Louisiana Citizens Property Insurance Corporation is the last-resort option for homeowners in Louisiana who can’t find coverage elsewhere. Its policies include the same types of coverage private insurers offer, so they’ll pay for things like lawsuits if your dog bites someone or a hotel stay if your home needs covered repairs. However, under state law, its policies must be more expensive than those of private insurance companies.

Consider surplus lines

If you’ve exhausted all other options, surplus lines insurance may be available. Provided by specialized insurers that are regulated differently from standard companies, surplus lines offer coverage for risky properties when other insurers won’t. Available companies may vary by state, so speak with an insurance agent about surplus lines once you’ve gotten rejections from at least three other insurers.
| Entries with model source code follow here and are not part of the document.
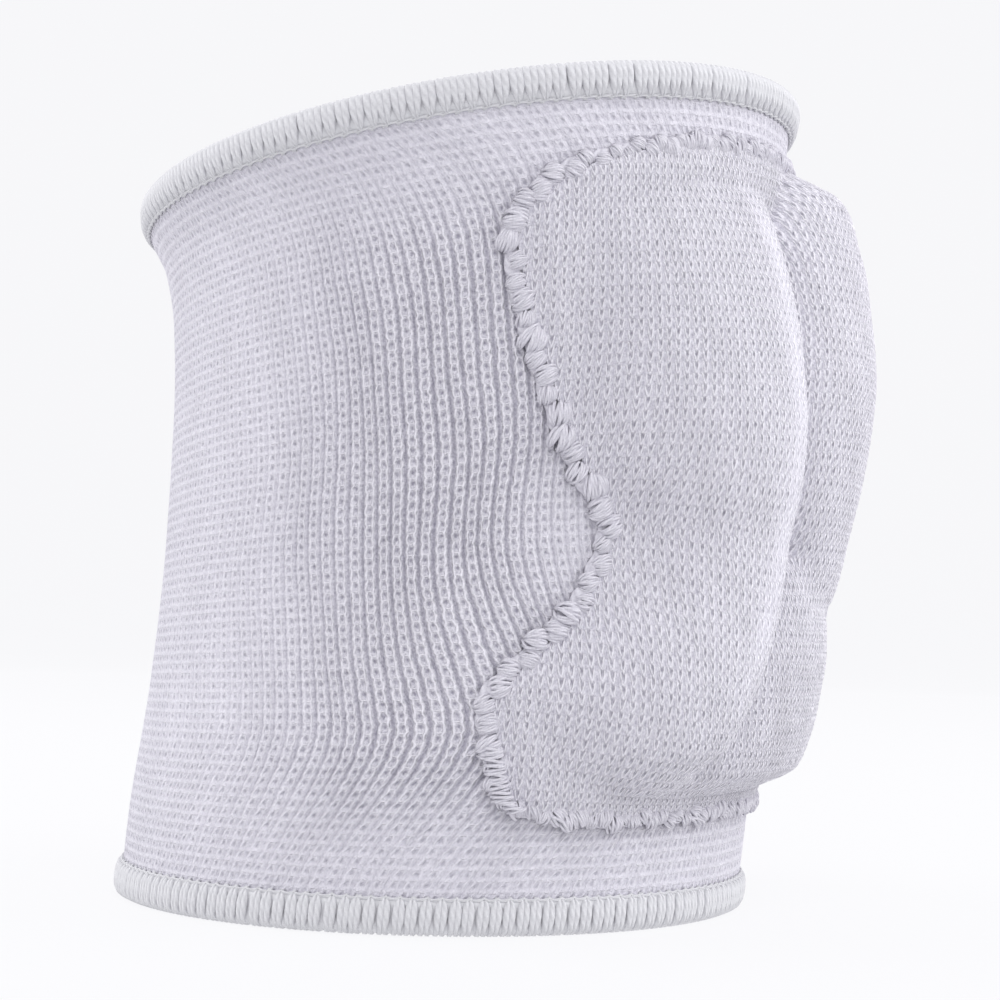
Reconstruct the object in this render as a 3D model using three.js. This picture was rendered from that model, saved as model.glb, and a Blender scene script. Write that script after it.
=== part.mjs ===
// A volleyball knee pad: a ribbed knitted tube for the leg, bound with thread at both rims, with a
// finer knitted pocket sewn on its front and four foam cushions in the pocket. Millimetres, +Z up.
// It stands on its lower rim with the cushions towards -Y. The origin is on the floor, in the
// middle of the box that the whole pad fills.
import * as THREE from "three";

// Tube
const FRONT_HEIGHT = 157;
const BACK_HEIGHT = 133.5;
const TUBE_RADIUS = 60;
const SLEEVE_WALL = 2.4;

// Bound rims: each holds the edge of the knit in a groove
const BINDING_HEIGHT = 5.5;
const BINDING_THICKNESS = 4.8;
const BINDING_EDGE_RADIUS = 1.6;
const BINDING_GRIP = 2.6;

// Pocket: its lower and upper seams lie this far from the rims, and its width follows the tube
const LOWER_BAND = 19.5;
const UPPER_BAND = 13.5;
const POCKET_WIDTH = 162;
const COVER_WALL = 2;
const SEAM_WIDTH = 4.4;
const SEAM_HEIGHT = 3;

// Cushions, with the pocket's knit over them
const KNEECAP_WIDTH = 55;
const KNEECAP_LIFT = 21.7;
const SHIN_WIDTH = 94;
const SHIN_LIFT = 14.4;
const SIDE_LIFT = 16.8;
const SIDE_ROLL = 8;
const FOLD_SOFTNESS = 2;

// Clearances
const PIECE_GAP = 0.4;
const SEAM_GAP = 0.8;
const FOAM_GAP = 1;
const CUSHION_GAP = 1.2;
const THINNEST_FOAM = 1.2;

// Facets
const AROUND = 44;
const UP = 14;
const COVER_ACROSS = 30;
const COVER_UP = 30;
const CUSHION_ACROSS = 8;
const CUSHION_UP = 10;

// Tube sections: level as a share of the height, radius and forward set as shares of TUBE_RADIUS
const SECTIONS = [
  { level: 0.0, radius: 1.005, forward: -0.095 },
  { level: 0.12, radius: 1.011, forward: -0.068 },
  { level: 0.3, radius: 0.999, forward: -0.026 },
  { level: 0.5, radius: 0.989, forward: 0.0 },
  { level: 0.7, radius: 0.99, forward: 0.013 },
  { level: 0.82, radius: 1.002, forward: 0.015 },
  { level: 0.9, radius: 1.025, forward: 0.006 },
  { level: 0.96, radius: 1.06, forward: -0.02 },
  { level: 1.0, radius: 1.075, forward: -0.016 },
];

// Seam outline: share of the pocket's height, and half width as a share of half POCKET_WIDTH
const SEAM = [
  { rise: 0.0, half: 0.7 },
  { rise: 0.015, half: 0.86 },
  { rise: 0.042, half: 0.935 },
  { rise: 0.12, half: 0.972 },
  { rise: 0.18, half: 0.995 },
  { rise: 0.245, half: 0.915 },
  { rise: 0.34, half: 0.788 },
  { rise: 0.425, half: 0.748 },
  { rise: 0.52, half: 0.826 },
  { rise: 0.625, half: 0.9 },
  { rise: 0.78, half: 0.975 },
  { rise: 0.88, half: 1.0 },
  { rise: 0.95, half: 0.9 },
  { rise: 0.985, half: 0.72 },
  { rise: 1.0, half: 0.56 },
];

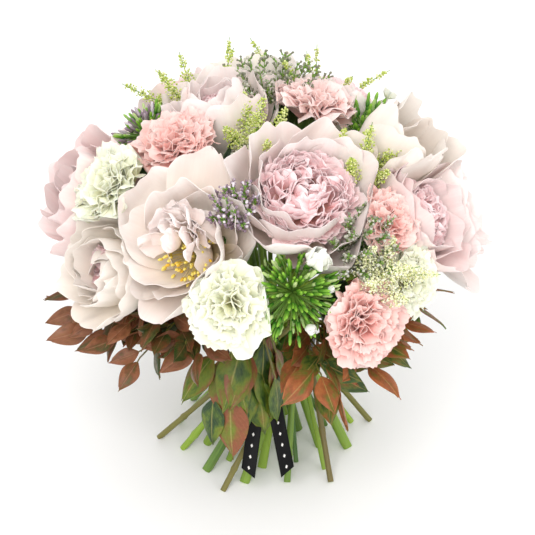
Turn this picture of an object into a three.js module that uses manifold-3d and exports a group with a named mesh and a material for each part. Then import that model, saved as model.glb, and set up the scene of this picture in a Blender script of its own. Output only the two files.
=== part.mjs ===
// A hand-tied bunch: peonies, carnations, phlox, sea lavender and astilbe over a collar of leaves.
// Every stem is a straight ruling of a spiral below the binding and bends out to its flower above it.
// Millimetres, +Z up. The bunch stands on its cut stem ends at z = 0, with its front facing -Y.
import * as THREE from "three";
import { mergeVertices } from "three/addons/utils/BufferGeometryUtils.js";
import Module from "manifold-3d";

// ---------------------------------------------------------------- driving dimensions

const WAIST_HEIGHT = 100; // the binding, above the cut ends
const DOME = { radius: 180, rise: 132, centreHeight: 188 }; // the ellipsoid that the flower faces lie on
const CLEARANCE = 0.4; // between pieces that touch
const TIER_GAP = 0.45; // between neighbouring layers of stems at the waist

const STEM_DIAMETER = { peony: 8.2, carnation: 5.6, phlox: 5.4, statice: 4.2, astilbe: 4.2, foliage: 5 };
const SHOULDER_RISE = 32; // how far above the waist a stem stays straight
const NECK_LENGTH = 26; // the last stretch of a stem, in line with its flower
const STEM_SIDES = 3; // half the number of sides of a stem's section
const STEM_STEPS = 9;
const FOOT_OVERRUN = 14; // the stems are swept this far below the cut before they are trimmed level
const REACH = 1.25; // heads nearer than this share of their radii together are pressed flat between them

const PEONY = { depth: 66, neck: 6, lobes: 5, lobeDepth: 0.05, segments: 15 };
const CARNATION = { depth: 50, calyxRadius: 6.5, calyxLength: 20, frill: 0.05, segments: 14 };
const PHLOX = { depth: 42, segments: 10 };
const STATICE = { depth: 62, segments: 8, riseAboveDome: 14 };
const ASTILBE = { depth: 84, segments: 7, riseAboveDome: 24, plumes: 3, splay: 34 };

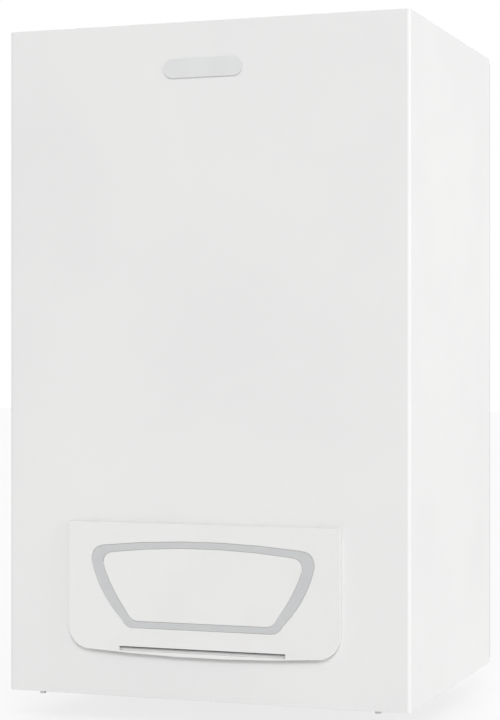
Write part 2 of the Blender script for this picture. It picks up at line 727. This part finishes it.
ring = bmesh.new()
ring.from_mesh(frame["nodes"]["flap_inlay"].data)
bmesh.ops.remove_doubles(ring, verts=ring.verts, dist=SAME_CORNER)
ring_front = min(vert.co.y for vert in ring.verts)
behind = [face for face in ring.faces if face.calc_center_median().y > ring_front + 1e-5]
bmesh.ops.delete(ring, geom=behind, context="FACES")
bmesh.ops.inset_region(ring, faces=list(ring.faces), thickness=RING_OVERLAP, use_boundary=True,
                       use_even_offset=True, use_outset=True)
thickened(ring, (0.0, RING_THICKNESS, 0.0))
ring_face = finish_piece("ring_face", ring, "flap", "ring_grey", 0.00015, 50.0)
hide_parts("flap_inlay")
print("ring front at", round(ring_front, 5))

# %% [markdown]
# ## The blank plate and the flap's seal
# The plate near the top of the front is plain, with a soft edge. Under the flap's lower edge a grey
# seal strip closes the gap to the casing, and shows as the thin dark line below the flap. It rises
# towards its ends, as the flap's edge does. A strip of the same rubber lines the roof of the finger
# slot, so the slot reads as a dark line too.

# %% Plate and seal
SEAL = (0.249, 0.0022, 0.0034)       # width, height and depth of the seal under the flap
SEAL_RISE = 0.0041                   # how much higher its ends are than its middle
SEAL_CUTS = 24
PAD = (0.1812, 0.0014, 0.0022)       # the same three of the strip in the finger slot
PAD_PLACE = (0.0, -0.3747, -0.57755)

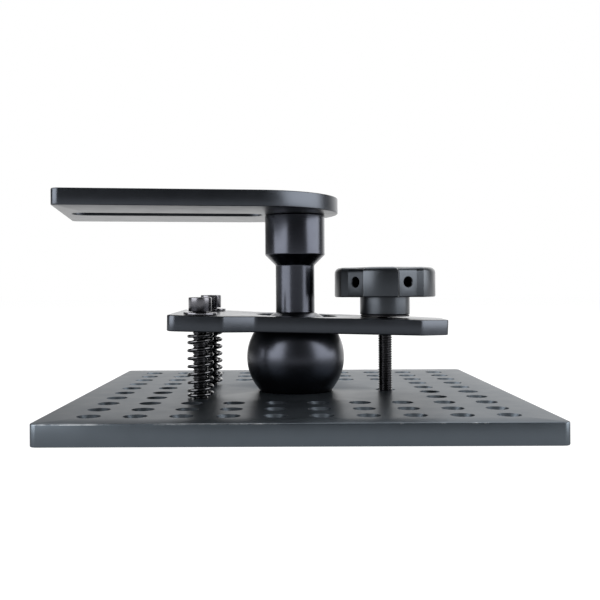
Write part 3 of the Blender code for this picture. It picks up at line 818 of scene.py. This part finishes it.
class HEAD_OT_clamp(bpy.types.Operator):
    """Model the clamp plate with its bore and clearance holes"""
    bl_idname = "head.clamp"
    bl_label = "Clamp plate"

    def execute(self, context):
        clamp = settings("clamp")
        edge = settings("plate").rim
        low, high = clamp_span()
        half = (high - low) / 2
        mid = (high + low) / 2
        frame_turn = clamp_turn()

        def local(x, y):
            return frame_turn.transposed() @ (clamp_height(mid, x, y) - HINGE)

        bore = frame_turn.transposed() @ (Vector((0, 0, BALL_Z)) - HINGE)
        bore_r = (BALL_R + settings("plate").fit) * sin(clamp.seat)
        stud = local(KNOB_X, 0)
        lobe = PIVOTS["rear"].y + clamp.lobe
        waist = bore_r + clamp.wall
        upper = [(stud.x + clamp.nose, clamp.tip_half), (stud.x + clamp.shoulder, clamp.nose_half),
                 (clamp.waist_reach, waist), (clamp.lobe_reach, lobe), (-clamp.lobe_end, lobe)]
        bm = slab(upper + [(x, -y) for x, y in reversed(upper)], -half, half)
        bevel(bm, [e for e in upright(bm) if e.verts[0].co.x < -clamp.lobe_end + LEVEL],
              clamp.lobe_corner, 8)
        bevel(bm, [e for e in upright(bm) if e.verts[0].co.x > clamp.lobe_reach - LEVEL],
              clamp.corner, 5)
        bevel(bm, rim(bm, -half) + rim(bm, half), edge, 3)
        open_face(bm, -half)
        open_face(bm, half)

        cut = clamp.seat_chamfer
        turned(bm, [(bore_r + cut, -half), (bore_r, cut - half), (bore_r, half - edge),
                    (bore_r + edge / 3, half - edge / 3), (bore_r + edge, half)], ROUND_WIDE,
               place=Matrix.Translation((bore.x, bore.y, 0)))
        for x, y in [(p.x, p.y) for p in PIVOTS.values()] + [(KNOB_X, 0)]:
            at = local(x, y)
            turned(bm, [(clamp.clear + edge / 2, -half), (clamp.clear, edge / 2 - half),
                        (clamp.clear, half - edge / 2), (clamp.clear + edge / 2, half)],
                   ROUND_HOLE, place=Matrix.Translation((at.x, at.y, 0)))
        close_face(bm, half)
        close_face(bm, -half)
        place = Matrix.Translation(HINGE) @ frame_turn.to_4x4()
        piece("clamp_bar", bm, "black anodised satin", "clamp",
              ["clamp_plate"], place=place)
        return {"FINISHED"}


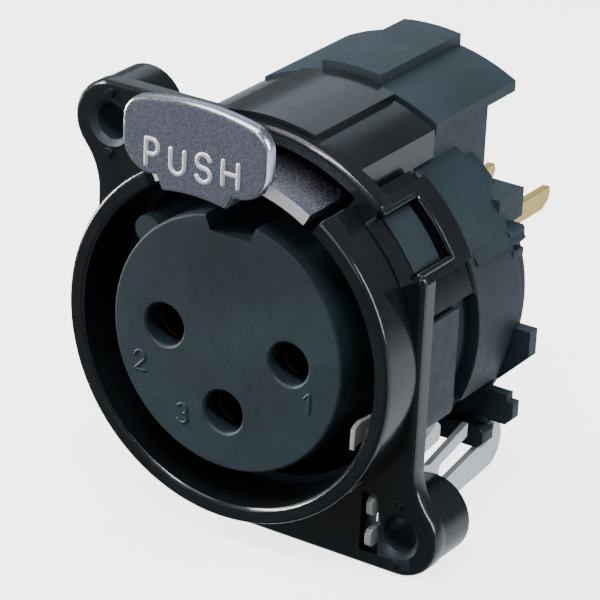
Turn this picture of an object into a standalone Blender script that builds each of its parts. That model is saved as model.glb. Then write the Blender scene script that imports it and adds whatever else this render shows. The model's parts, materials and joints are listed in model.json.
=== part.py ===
"""Female three-pole audio panel receptacle, mounted from behind the panel.

The bore axis runs along Y. The origin lies on that axis in the front face of the flange,
the mating side looks to -Y and the release latch is at the top, towards +Z.
Angles of round features are counted from +Z towards +X.
"""
import math

import bmesh
import bpy
from mathutils import Matrix

MM = 0.001
CLEAR = 0.3 * MM
FIT = 0.15 * MM
PAST = 0.5 * MM

# Round insert, ring gap and rim: all radii grow outwards from the insert
INSERT_RADIUS = 7.85 * MM
INSERT_EDGE = 0.2 * MM
INSERT_SET = 0.15 * MM
RING_GAP = 2.15 * MM
RIM_WALL = 1.04 * MM
RIM_HEIGHT = 2.9 * MM
RIM_LIP = 0.35 * MM
RIM_INNER = INSERT_RADIUS + RING_GAP
RIM_OUTER = RIM_INNER + RIM_WALL
RIM_FRONT = -RIM_HEIGHT
INSERT_FRONT = RIM_FRONT + INSERT_SET

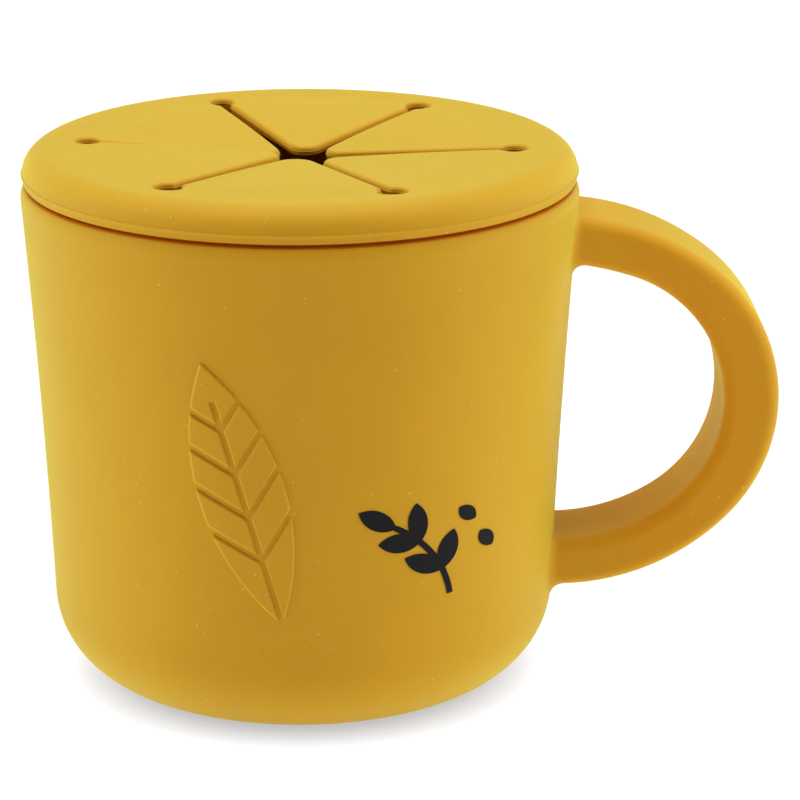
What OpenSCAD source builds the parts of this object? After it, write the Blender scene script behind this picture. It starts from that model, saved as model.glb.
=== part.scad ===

Frequently asked questions

Shop around to find other insurers that may cover your home. You can work with an independent agent or compare quotes online. Check out NerdWallet’s list of the best home insurance companies to help you find other insurers to reach out to.

Your premium will likely increase if you file a claim. Home insurance claims can stay on your insurance claim record anywhere from five to seven years. Your home insurer may not renew your policy if you file too many claims.

If you believe you were wrongly dropped, you can contest the non-renewal with your state’s department of insurance. If your policy wasn’t renewed because your home was deemed to be in a high-risk area, you may be able to get coverage by taking steps to mitigate that risk. For example, if you’re in a wildfire-prone area, adding a fire-resistant roof or removing flammable shrubs near your house could show your insurer that you’ve taken steps to prevent fires.